On Thursday, I was discussing one of the Canada Reads books at a coffee shop.
On Friday I was discussing "Olive Kitteridge" at the library, and today- surprise!  Serendipity!
Out of the blue, a friend of my daughter asked to talk to me about "The Poisonwood Bible". 
I read this book in 2000, and it is the absolute best book that I have ever read!  My enthusiasm for it increases with time.  Nothing compares to it!
  A missionary family in the Congo is completely unprepared for African life: Nathan and Orleanna Price, Rachel (15), Leah and Adah (14) and Ruth May ( 5).
  The chapters are written in alternating voices of the children with a retrospective discourse by the mother at the beginning of each section. The father, Nathan, does not have a voice in the book.
  Nathan Price was arrogant and abusive and self-absorbed.  He  was on a 'mission' and would not be deterred.  He chopped down wild orchids and pulled out the native poisonwood tree to plant his demonstration garden.  This was symbolic of his lack of interest in African culture and African needs.
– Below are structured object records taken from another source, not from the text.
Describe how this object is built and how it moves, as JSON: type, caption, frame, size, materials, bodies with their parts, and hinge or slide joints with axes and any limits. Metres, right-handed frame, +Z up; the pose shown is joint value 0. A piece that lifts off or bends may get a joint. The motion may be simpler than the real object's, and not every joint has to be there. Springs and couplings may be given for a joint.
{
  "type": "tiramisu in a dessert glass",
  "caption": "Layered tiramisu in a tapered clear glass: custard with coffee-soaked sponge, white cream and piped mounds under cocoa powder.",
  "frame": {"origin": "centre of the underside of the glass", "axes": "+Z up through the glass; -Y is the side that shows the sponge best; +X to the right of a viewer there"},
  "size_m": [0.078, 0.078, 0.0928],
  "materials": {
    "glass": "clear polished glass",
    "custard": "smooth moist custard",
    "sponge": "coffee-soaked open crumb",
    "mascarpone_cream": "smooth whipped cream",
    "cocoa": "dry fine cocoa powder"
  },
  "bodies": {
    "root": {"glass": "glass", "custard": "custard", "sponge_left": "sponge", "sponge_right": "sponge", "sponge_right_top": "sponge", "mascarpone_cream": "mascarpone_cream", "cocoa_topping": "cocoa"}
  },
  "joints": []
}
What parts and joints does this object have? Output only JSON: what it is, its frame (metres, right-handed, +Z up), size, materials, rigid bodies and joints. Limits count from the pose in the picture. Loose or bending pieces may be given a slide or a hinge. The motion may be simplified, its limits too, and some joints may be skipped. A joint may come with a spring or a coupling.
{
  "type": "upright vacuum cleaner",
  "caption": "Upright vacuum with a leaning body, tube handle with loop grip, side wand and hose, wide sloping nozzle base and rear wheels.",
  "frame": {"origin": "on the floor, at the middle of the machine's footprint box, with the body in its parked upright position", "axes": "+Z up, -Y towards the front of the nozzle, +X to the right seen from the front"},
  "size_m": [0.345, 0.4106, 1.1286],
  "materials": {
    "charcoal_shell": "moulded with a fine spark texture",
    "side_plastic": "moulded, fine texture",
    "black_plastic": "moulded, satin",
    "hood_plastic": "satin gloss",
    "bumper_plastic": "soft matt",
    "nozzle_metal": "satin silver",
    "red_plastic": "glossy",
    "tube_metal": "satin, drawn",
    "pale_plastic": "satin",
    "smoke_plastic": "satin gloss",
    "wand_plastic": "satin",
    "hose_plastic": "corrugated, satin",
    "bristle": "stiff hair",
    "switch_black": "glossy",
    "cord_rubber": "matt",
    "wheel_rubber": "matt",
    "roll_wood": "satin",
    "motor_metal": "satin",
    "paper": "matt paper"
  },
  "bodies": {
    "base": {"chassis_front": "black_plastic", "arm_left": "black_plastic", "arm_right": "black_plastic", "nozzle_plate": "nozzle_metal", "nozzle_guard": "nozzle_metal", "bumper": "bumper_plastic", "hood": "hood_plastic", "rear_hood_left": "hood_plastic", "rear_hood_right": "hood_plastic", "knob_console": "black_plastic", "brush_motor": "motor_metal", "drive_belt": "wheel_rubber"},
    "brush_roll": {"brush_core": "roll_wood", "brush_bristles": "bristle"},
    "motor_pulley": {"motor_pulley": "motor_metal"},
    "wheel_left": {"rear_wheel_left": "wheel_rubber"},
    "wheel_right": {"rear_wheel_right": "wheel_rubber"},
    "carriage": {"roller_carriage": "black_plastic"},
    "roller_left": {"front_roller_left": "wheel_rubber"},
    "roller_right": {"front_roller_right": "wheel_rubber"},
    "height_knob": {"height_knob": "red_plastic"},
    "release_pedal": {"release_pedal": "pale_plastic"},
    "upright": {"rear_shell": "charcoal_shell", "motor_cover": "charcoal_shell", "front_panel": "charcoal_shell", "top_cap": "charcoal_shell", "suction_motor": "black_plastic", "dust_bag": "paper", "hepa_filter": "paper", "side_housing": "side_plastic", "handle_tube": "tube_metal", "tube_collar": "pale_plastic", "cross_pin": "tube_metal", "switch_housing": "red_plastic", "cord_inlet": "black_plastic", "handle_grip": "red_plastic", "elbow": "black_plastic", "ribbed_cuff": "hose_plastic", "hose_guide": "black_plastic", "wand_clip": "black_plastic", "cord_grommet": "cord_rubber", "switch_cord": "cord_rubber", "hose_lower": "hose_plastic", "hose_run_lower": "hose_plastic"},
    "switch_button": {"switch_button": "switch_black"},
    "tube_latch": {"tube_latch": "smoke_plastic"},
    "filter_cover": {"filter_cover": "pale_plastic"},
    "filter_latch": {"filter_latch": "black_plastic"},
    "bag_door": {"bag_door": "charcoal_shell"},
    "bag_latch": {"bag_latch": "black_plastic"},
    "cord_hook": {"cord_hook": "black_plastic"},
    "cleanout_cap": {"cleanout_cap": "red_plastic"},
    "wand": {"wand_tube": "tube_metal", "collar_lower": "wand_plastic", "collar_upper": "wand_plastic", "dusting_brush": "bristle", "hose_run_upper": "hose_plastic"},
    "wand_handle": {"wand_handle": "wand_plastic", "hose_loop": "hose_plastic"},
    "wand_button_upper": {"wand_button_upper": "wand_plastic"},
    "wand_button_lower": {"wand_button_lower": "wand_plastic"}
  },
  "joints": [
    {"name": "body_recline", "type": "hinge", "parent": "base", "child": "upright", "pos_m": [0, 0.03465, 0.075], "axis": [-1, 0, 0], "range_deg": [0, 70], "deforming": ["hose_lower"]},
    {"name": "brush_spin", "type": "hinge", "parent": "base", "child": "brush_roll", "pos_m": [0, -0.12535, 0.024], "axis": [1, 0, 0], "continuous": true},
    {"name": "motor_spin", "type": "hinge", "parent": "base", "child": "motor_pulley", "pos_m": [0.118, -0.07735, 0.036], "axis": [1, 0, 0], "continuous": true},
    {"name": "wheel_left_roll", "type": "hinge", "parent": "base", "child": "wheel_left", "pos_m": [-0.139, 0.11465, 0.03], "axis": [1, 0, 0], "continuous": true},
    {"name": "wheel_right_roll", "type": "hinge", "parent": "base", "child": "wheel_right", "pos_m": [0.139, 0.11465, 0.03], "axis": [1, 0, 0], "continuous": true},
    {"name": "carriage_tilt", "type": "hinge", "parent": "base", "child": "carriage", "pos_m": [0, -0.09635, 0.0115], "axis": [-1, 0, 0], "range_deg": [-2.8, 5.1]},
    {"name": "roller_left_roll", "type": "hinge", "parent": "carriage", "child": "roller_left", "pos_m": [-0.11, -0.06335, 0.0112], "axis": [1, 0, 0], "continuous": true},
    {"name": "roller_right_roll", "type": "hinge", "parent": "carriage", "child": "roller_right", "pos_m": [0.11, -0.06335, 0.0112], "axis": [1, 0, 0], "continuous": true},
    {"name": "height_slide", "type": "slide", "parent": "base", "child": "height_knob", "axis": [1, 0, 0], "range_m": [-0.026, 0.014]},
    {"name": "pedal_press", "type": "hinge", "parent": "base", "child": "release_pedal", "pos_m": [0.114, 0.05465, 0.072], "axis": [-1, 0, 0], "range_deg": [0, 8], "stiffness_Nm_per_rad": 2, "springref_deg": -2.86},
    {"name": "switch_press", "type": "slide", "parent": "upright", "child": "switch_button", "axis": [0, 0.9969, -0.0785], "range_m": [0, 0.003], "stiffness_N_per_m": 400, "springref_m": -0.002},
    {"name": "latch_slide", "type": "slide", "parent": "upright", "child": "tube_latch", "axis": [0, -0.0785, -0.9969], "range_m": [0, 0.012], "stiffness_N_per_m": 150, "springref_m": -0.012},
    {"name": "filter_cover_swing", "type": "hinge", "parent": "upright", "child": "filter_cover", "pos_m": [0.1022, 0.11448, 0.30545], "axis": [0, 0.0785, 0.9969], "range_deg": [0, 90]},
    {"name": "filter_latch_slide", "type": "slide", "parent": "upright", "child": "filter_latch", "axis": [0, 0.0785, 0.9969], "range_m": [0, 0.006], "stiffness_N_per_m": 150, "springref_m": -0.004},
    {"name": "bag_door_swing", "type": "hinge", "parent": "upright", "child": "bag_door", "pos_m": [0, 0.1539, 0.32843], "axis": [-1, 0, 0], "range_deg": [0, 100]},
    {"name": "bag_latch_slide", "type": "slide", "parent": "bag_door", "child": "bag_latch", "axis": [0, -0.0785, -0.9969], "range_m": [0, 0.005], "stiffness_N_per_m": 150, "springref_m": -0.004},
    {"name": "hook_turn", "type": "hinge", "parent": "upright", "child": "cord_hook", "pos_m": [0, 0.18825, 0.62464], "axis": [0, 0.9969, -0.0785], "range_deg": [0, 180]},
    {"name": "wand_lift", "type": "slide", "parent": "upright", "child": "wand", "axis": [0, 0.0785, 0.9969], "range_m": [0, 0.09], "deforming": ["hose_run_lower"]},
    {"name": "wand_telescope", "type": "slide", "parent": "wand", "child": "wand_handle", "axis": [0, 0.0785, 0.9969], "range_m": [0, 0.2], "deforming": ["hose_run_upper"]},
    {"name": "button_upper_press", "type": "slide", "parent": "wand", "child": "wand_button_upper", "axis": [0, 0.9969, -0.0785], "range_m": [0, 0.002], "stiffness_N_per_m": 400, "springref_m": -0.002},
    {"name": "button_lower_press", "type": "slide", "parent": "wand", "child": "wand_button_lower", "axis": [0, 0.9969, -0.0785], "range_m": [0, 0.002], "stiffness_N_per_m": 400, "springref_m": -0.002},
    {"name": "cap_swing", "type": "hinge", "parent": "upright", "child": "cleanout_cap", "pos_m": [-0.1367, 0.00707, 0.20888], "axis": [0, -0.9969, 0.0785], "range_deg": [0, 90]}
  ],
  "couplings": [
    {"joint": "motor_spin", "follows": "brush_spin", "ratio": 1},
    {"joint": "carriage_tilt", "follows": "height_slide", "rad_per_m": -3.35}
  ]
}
  This book is not derogatory to Christian mission, in my opinion, but a reminder that arrogance has no place there.

Orleanna Price: "I had washed up there on the riptide of my husband's confidence and the undertow of my children's needs".
"Riptide" and "undertow" are both strong currents in the water.
Isn't this a metaphor for the way many women spend their lives?  Torn between the desires of their husband and the needs of their children?
I have found this literary theme to be very fascinating.  Some of my favourite books have this theme:
"The Secret River" by Kate Grenville
"The Mosquito Coast" by Paul Theroux
"The Sea Captain's Wife" by Beth Powning

I greatly appreciated this opportunity to remember my great love for this novel.  The style of writing is delightful,  the characters are fascinating, the plot is riveting.
It is the best book that I have read in 15 years!